To hear Americans and Muslims talk about each other over the past years, you’d think the relationship between the United States and the Muslim world has been permanently belligerent. The violence and inflammatory polemics generated by the 9/11 terrorist attacks and the wars in Iraq and Afghanistan make it difficult to think otherwise. But if intellectual history is any guide, no Western nation was as positively engaged with Muslim societies as the United States.

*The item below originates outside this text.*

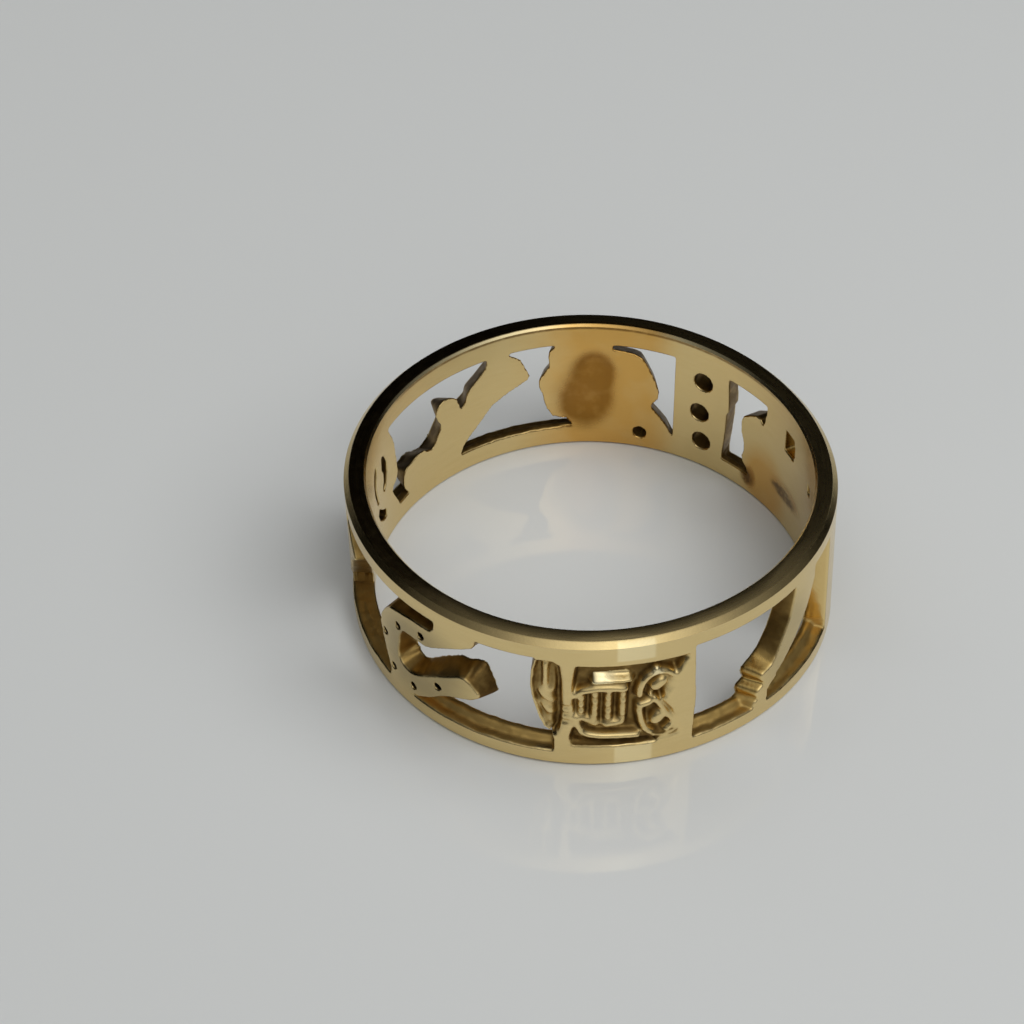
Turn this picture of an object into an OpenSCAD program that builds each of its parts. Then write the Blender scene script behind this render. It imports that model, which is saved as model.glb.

Let us take a few examples to clarify the history of relations between the United States and Islam. As US President Barack Obama recently acknowledged in his Cairo address, a Muslim-majority country, the Kingdom of Morocco, was the first nation to recognise the independence of the United States. In 1778, George Washington and the Alaoui Sultan Mohammed III signed a diplomatic treaty of friendship to protect all vessels carrying the American flag against piracy.

Judging from poems, plays or novels written during the early years of the post-colonial Republic, this first encounter with a Muslim-majority nation was an opportunity for 18th and 19th century Americans to gradually give way to an intense cultural dialogue with Muslims and Arabs. Considered the second oldest novel in America, Royall Tyler’s The Algerine Captive is a prime example.

Written in 1779, the book is about an American doctor from Boston who is captured by Muslim Barbary pirates and sold into slavery in Algeria. The main character, Doctor Updike Underhill, spends several years in captivity before gaining his freedom and returning to America. Read more…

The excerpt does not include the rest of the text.